It may not have been overbooked, if the part about United giving their employees preference over paying customers is true. That's even worse than overbooking, IMO.
It'd be interesting to know if any of this is covered in the airlines' "customer agreement" boilerplate. Even if it is, it's still damaging and United knows it. This smear attempt may end up hurting United as much as the initial offense.
Airlines always overbook, because on any given flight there are a certain percentage of people who don't show up for whatever reason. But, it's a gamble each time to correctly predict what percentage won't show. If the airline chooses to gamble and make extra profits by overbooking, they should also gracefully accept their losses on the times when they lose the bet.

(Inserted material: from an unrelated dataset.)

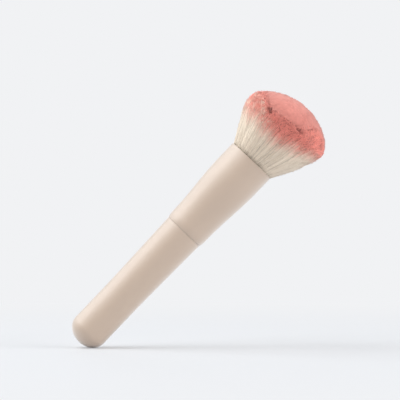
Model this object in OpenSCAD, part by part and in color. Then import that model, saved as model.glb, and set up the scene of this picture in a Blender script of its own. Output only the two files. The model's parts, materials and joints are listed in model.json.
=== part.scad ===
// Blush brush with a dense domed head, leaning on its rounded butt.
// Every piece is drawn upright, with the butt's tip at zero and the head up,
// and is then leaned over, so that the butt rests on the table at height zero.
// All lengths are in millimetres.

/* [Pose] */
// Angle between the brush and the table, where 90 is upright
lean_angle = 46.3; // [30:0.1:90]

/* [Handle] */
// Height of the handle, from the tip of the butt to the seam
handle_h = 70; // [62:0.5:110]
// Radius of the straight grip
grip_r = 8.9; // [8:0.05:9.6]
// Height of the domed butt
butt_h = 7.35; // [5:0.05:9]
// Height at which the grip starts to widen
widen_z = 26; // [20:0.5:34]
// Length over which the widening bends away from the straight grip
widen_bend_h = 8; // [4:0.5:14]
// Radius of the handle at the seam
seam_r = 9.72; // [9.6:0.02:10]
// Thickness of plastic under the bore, at the butt
butt_floor_h = 4; // [3:0.1:8]
// Radius of the bore down the handle
bore_r = 6.4; // [5:0.1:7]
// Width of the bevel on the edges that meet at the seam
seam_bevel = 0.18; // [0.05:0.01:0.3]

/* [Balance weight] */
// Length of the steel weight in the bore
weight_h = 20; // [8:0.5:24]
// Width of the bevels at the ends of the weight
weight_bevel = 0.6; // [0.2:0.1:1.2]
// Length of the stopper over the weight
stopper_h = 7; // [4:0.5:9]
// Number of crush ribs round the stopper
stopper_ribs = 8; // [4:1:12]
// Radius of one crush rib
stopper_rib_r = 0.5; // [0.3:0.05:0.8]

/* [Ferrule] */
// Height of the ferrule, from the seam to its mouth
ferrule_h = 45; // [40:0.5:60]
// Thickness of the drawn metal wall
ferrule_wall = 0.55; // [0.4:0.05:0.7]
// Radius of the ferrule just above its rolled-in lower edge
ferrule_low_r = 10.3; // [10:0.02:10.6]
// Height of the rolled-in lower edge
ferrule_roll_h = 4; // [1:0.1:6]
// Radius of the straight band at the mouth
band_r = 11.9; // [11.6:0.01:12.4]
// Height of the straight band at the mouth
band_h = 10; // [7:0.1:17]
// Radius of the rounding on the mouth's lip
lip_r = 0.2; // [0.1:0.02:0.25]

/* [Spigot] */
// Length of the spigot's plug in the handle
plug_h = 16; // [10:0.5:24]
// Height of the spigot inside the ferrule
insert_h = 20; // [12:0.5:21]
// Wall left round the spigot's core
core_wall = 2; // [1.5:0.1:3]
// Thickness of the spigot's closed top
spigot_top_h = 3; // [2:0.1:5]
// Number of glue grooves round the plug
glue_grooves = 3; // [1:1:4]
// Depth of a glue groove
glue_groove_depth = 0.45; // [0.2:0.05:0.8]
// Width of a glue groove
glue_groove_w = 1.4; // [0.8:0.1:2]

/* [Hair] */
// Height of the resin that the roots are cast in, under the slice that they grow from
resin_h = 7; // [4:0.5:7]
// Thickness of the slice of resin that carries the strands
slice_h = 1; // [0.6:0.1:1.4]
// Height of the widest part of the head above the mouth
rim_h = 22.6; // [18:0.1:30]
// Height of the dome above the widest part
dome_h = 12.1; // [7:0.1:16]
// Radius of the head at its widest part
head_r = 21.3; // [20:0.1:22.5]
// Radius of the head where its sides start to curve in towards the rim
side_r = 20.9; // [18:0.1:21.2]
// Number of strands
strands = 308; // [300:1:320]
// Radius of one strand where it is rooted
root_strand_r = 0.51; // [0.3:0.01:0.54]
// Radius of one strand at its fullest
full_strand_r = 0.9; // [0.4:0.01:0.92]
// Radius of one strand at its cut end
end_strand_r = 0.82; // [0.35:0.01:0.85]

/* [Binding] */
// Number of turns of thread bound round the roots
binding_turns = 6; // [3:1:10]
// Radius of the binding thread
thread_r = 0.2; // [0.1:0.01:0.22]

/* [Hidden] */
$fn = 96;

// Colours
cream_matte = "#E3D3C3";
bare_steel = "#8C9196";
black_rubber = "#2F2F31";
white_plastic = "#D9DADB";
amber_resin = "#C9A45C";
cotton_thread = "#F1ECE0";
hair_coral = "#E79284";

// Clearance of glued and pushed-in pieces
fit = 0.05;
// Overrun of every cut
over = 1;
// Steps along a quarter of an ellipse, and along the longer curves
quarter_steps = 14;
curve_steps = 20;
lip_steps = 5;

// Heights of the main faces
mouth_z = handle_h + ferrule_h;
band_z = mouth_z - band_h;
roll_z = handle_h + ferrule_roll_h;
resin_z = handle_h + insert_h;
slice_z = resin_z + resin_h;
rooted_z = slice_z + slice_h;
rim_z = mouth_z + rim_h;
stopper_z = butt_floor_h + weight_h;

// The strands fill a disc in the order of a sunflower's seeds
golden_angle = 180 * (3 - sqrt(5));
strand_sides = 3;
// Where a strand is fullest, as a share of its free length
full_share = 0.69;
root_r = inner_r(rooted_z) - 2 * (fit + thread_r) - root_strand_r - fit;
neck_r = band_r - ferrule_wall - fit - root_strand_r;
full_r = side_r - full_strand_r;
end_r = head_r - end_strand_r;

// Place of the leaning brush: lowest at the butt, and centred over the table
lowest_z = butt_h * sin(lean_angle)
    - norm([grip_r * cos(lean_angle), butt_h * sin(lean_angle)]);
butt_back_x = butt_h * cos(lean_angle)
    - norm([grip_r * sin(lean_angle), butt_h * cos(lean_angle)]);
head_back_x = rim_z * cos(lean_angle) - head_r * sin(lean_angle);
head_front_x = rim_z * cos(lean_angle)
    + norm([head_r * sin(lean_angle), dome_h * cos(lean_angle)]);
centre_x = (min(butt_back_x, head_back_x) + head_front_x) / 2;

module leaned() {
    translate([-centre_x, 0, -lowest_z])
        rotate([0, 90 - lean_angle, 0])
            children();
}

// Quarter of an ellipse, from the tip of the butt out to the straight grip
function butt_points() = [for (i = [0:quarter_steps])
    let (a = 90 * i / quarter_steps)
    [grip_r * sin(a), butt_h * (1 - cos(a))]];

// Curve that leaves the straight grip smoothly and runs straight on to the seam
function widening_points() = let (
        a = [grip_r, widen_z],
        b = [grip_r, widen_z + widen_bend_h],
        c = [seam_r, handle_h - seam_bevel])
    [for (i = [0:curve_steps])
        let (t = i / curve_steps)
        a * pow(1 - t, 2) + b * 2 * t * (1 - t) + c * pow(t, 2)];

module handle() {
    color(cream_matte) leaned() difference() {
        rotate_extrude() polygon(concat(
            butt_points(),
            widening_points(),
            [[seam_r - seam_bevel, handle_h], [0, handle_h]]));
        translate([0, 0, butt_floor_h])
            cylinder(r = bore_r, h = handle_h);
    }
}

module balance_weight() {
    r = bore_r - fit;
    color(bare_steel) leaned()
        translate([0, 0, butt_floor_h])
            rotate_extrude() polygon([
                [0, 0],
                [r - weight_bevel, 0],
                [r, weight_bevel],
                [r, weight_h - weight_bevel],
                [r - weight_bevel, weight_h],
                [0, weight_h]]);
}

// The ribs are crushed against the bore and keep the weight from rattling
module weight_stopper() {
    rib_place_r = bore_r - fit - stopper_rib_r;
    color(black_rubber) leaned()
        translate([0, 0, stopper_z]) {
            cylinder(r = rib_place_r, h = stopper_h);
            for (i = [0:stopper_ribs - 1])
                rotate([0, 0, 360 * i / stopper_ribs])
                    translate([rib_place_r, 0, 0])
                        cylinder(r = stopper_rib_r, h = stopper_h);
        }
}

// Outer radius of the ferrule at a height: rolled in at the seam,
// an even swell up from its low part, and a straight band at the mouth
function outer_r(z) =
    z < roll_z
        ? seam_r + (ferrule_low_r - seam_r) * (z - handle_h) / ferrule_roll_h
    : z > band_z
        ? band_r
        : ferrule_low_r + (band_r - ferrule_low_r)
            * (1 - cos(180 * (z - roll_z) / (band_z - roll_z))) / 2;

function inner_r(z) = outer_r(z) - ferrule_wall;

// Heights at which an outline between two heights needs a point
function outline_heights(from_z, to_z) = let (
        swell = [for (i = [0:curve_steps]) roll_z + (band_z - roll_z) * i / curve_steps],
        inside = [for (z = swell) if (z > from_z && z < to_z) z])
    concat([from_z], inside, [to_z]);

// Outline of a solid that fills the ferrule between two heights
function filling_points(from_z, to_z) = concat(
    [[0, from_z]],
    [for (z = outline_heights(from_z, to_z)) [inner_r(z) - fit, z]],
    [[0, to_z]]);

// One drawn sheet: up the outside, round the lip and down the inside
module ferrule() {
    inside = outline_heights(handle_h, mouth_z - lip_r);
    last = len(inside) - 1;
    color(cream_matte) leaned()
        rotate_extrude() polygon(concat(
            [[seam_r - seam_bevel, handle_h]],
            [for (z = outline_heights(handle_h + seam_bevel, mouth_z - lip_r)) [outer_r(z), z]],
            [for (i = [1:lip_steps])
                let (a = 90 * i / lip_steps)
                [band_r - lip_r * (1 - cos(a)), mouth_z - lip_r * (1 - sin(a))]],
            [for (i = [0:lip_steps - 1])
                let (a = 90 * i / lip_steps)
                [band_r - ferrule_wall + lip_r * (1 - sin(a)), mouth_z - lip_r * (1 - cos(a))]],
            [for (i = [0:last]) [inner_r(inside[last - i]), inside[last - i]]]));
}

// Joins the handle and the ferrule: a grooved plug below, a shaped insert above
module spigot() {
    plug_r = bore_r - fit;
    plug_z = handle_h - plug_h;
    groove_step = plug_h / (glue_grooves + 1);
    color(white_plastic) leaned() difference() {
        union() {
            translate([0, 0, plug_z])
                cylinder(r = plug_r, h = plug_h);
            rotate_extrude()
                polygon(filling_points(handle_h, resin_z));
        }
        for (i = [1:glue_grooves])
            translate([0, 0, plug_z + i * groove_step - glue_groove_w / 2])
                difference() {
                    cylinder(r = plug_r + over, h = glue_groove_w);
                    cylinder(r = plug_r - glue_groove_depth, h = glue_groove_w);
                }
        translate([0, 0, plug_z - over])
            cylinder(r = plug_r - core_wall, h = plug_h + insert_h - spigot_top_h + over);
    }
}

module root_resin() {
    color(amber_resin) leaned()
        rotate_extrude()
            polygon(filling_points(resin_z, slice_z));
}

// Turns of thread laid against each other, tight round the roots
module root_binding() {
    turn_r = inner_r(rooted_z) - fit - thread_r;
    turn_step = sqrt(3) * thread_r;
    color(cotton_thread) leaned()
        rotate_extrude()
            for (i = [0:binding_turns - 1])
                translate([turn_r, rooted_z + fit + thread_r + i * turn_step])
                    circle(r = thread_r, $fn = 24);
}

// Height of the dome at a distance from its axis
function dome_z(r) = rim_z + dome_h * sqrt(1 - pow(min(r, head_r) / head_r, 2));

// How far out a strand lies in the open head, where its root lies a share of the way out:
// strands near the rim crowd together, so that their ends cover the steep edge of the dome
function spread_share(share) = (share + sin(90 * share)) / 2;

// Corners of one strand's cross-section round a place
function strand_ring(place, angle, r) = [for (k = [0:strand_sides - 1])
    let (a = angle + 360 * k / strand_sides)
    place + r * [cos(a), sin(a), 0]];

// The four cross-sections of a strand: rooted, at the mouth, at its fullest and at its end
function strand_points(i) = let (
        share = sqrt((i + 1 / 2) / strands),
        around = i * golden_angle,
        out = [cos(around), sin(around), 0],
        up = [0, 0, 1],
        spread = spread_share(share),
        full_z = mouth_z + full_share * (dome_z(end_r * spread) - mouth_z))
    concat(
        strand_ring(out * root_r * share + up * (slice_z + slice_h / 2), around, root_strand_r),
        strand_ring(out * neck_r * share + up * mouth_z, around, root_strand_r),
        strand_ring(out * full_r * spread + up * full_z, around, full_strand_r),
        [for (corner = strand_ring(out * end_r * spread, around, end_strand_r))
            [corner[0], corner[1], dome_z(norm(corner))]]);

strand_rings = 4;

// Two triangles for each side between two cross-sections, and one at each end
function strand_faces(i) = let (first = i * strand_rings * strand_sides)
    concat(
        [[first, first + 1, first + 2]],
        [for (j = [0:strand_rings - 2], k = [0:strand_sides - 1])
            let (
                a = first + j * strand_sides + k,
                b = first + j * strand_sides + (k + 1) % strand_sides)
            each [[a, a + strand_sides, b], [b, a + strand_sides, b + strand_sides]]],
        [let (end = first + (strand_rings - 1) * strand_sides)
            [end + 2, end + 1, end]]);

// The strands stand in a slice of the resin, and the head is brought to its exact height
module bristles() {
    color(hair_coral) leaned()
        translate([0, 0, slice_z])
            resize([0, 0, rim_z + dome_h - slice_z])
                translate([0, 0, -slice_z]) {
                    rotate_extrude($fn = 48)
                        polygon([
                            [0, slice_z],
                            [inner_r(slice_z) - fit, slice_z],
                            [inner_r(slice_z) - fit, rooted_z],
                            [0, rooted_z]]);
                    polyhedron(
                        points = [for (i = [0:strands - 1]) each strand_points(i)],
                        faces = [for (i = [0:strands - 1]) each strand_faces(i)]);
                }
}

handle();
balance_weight();
weight_stopper();
spigot();
ferrule();
root_resin();
root_binding();
bristles();
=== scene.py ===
"""A blush brush leaning on its butt: a coated handle and ferrule under a dense two-tone head of hair."""

import json
import math

import bpy
import numpy as np
from bpy.props import FloatProperty, FloatVectorProperty, IntProperty, PointerProperty
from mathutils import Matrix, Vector


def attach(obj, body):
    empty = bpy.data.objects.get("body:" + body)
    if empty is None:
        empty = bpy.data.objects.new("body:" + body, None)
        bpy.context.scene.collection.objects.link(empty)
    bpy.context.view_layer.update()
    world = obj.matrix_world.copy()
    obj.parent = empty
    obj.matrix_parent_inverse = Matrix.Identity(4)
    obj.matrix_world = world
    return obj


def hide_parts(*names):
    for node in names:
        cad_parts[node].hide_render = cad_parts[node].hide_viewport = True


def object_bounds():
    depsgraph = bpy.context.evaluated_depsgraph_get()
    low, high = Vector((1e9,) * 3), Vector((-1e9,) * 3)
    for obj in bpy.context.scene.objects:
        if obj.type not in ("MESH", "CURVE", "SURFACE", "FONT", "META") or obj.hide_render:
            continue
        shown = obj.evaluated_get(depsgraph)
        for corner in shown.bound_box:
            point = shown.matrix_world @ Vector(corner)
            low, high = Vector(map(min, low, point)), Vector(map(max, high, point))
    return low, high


bl_info = {
    "name": "Blush brush",
    "version": (1, 0, 0),
    "blender": (4, 5, 0),
    "location": "3D View > Sidebar > Brush",
    "description": "Dresses a packed blush brush: coated handle and ferrule, and a head of fine hair",
    "category": "Object",
}

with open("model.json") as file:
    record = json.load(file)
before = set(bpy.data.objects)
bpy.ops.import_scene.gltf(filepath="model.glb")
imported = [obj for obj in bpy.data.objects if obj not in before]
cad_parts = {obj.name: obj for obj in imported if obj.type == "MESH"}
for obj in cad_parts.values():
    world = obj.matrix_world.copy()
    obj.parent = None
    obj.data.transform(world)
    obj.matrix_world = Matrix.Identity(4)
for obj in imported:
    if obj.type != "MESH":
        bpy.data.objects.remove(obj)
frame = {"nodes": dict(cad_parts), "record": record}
cad_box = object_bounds()

MM = 0.001

# Heights along the axis, in millimetres from the tip of the butt
BUTT_H = 7.35
BORE_FLOOR_Z = 4.0
WIDEN_Z = 26.0
SEAM_Z = 70.0
MOUTH_Z = 115.0
RIM_Z = 137.6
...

I've seen countless times when waiting to board and airlines start asking for volunteers. First they offer one ting, then if they don't get takers they just sweeten the pot... perhaps upping the offer to 2 or 3 free tickets in addition to passage on a later flight. A few times they've sweetened the deal so much that I've opted to take them up... but every time I did I was too slow and others beat me to the counter.
United really screwed the pooch on this one... surely they could have upped the offers to a point where they would have gotten 4 takers. The CEO then re-screwed the pooch by publicly defending what they did instead of issuing a profuse apology.
United's shareholders should hold that CEO accountable for causing so much damage to the brand with his idiotic handling of the situation.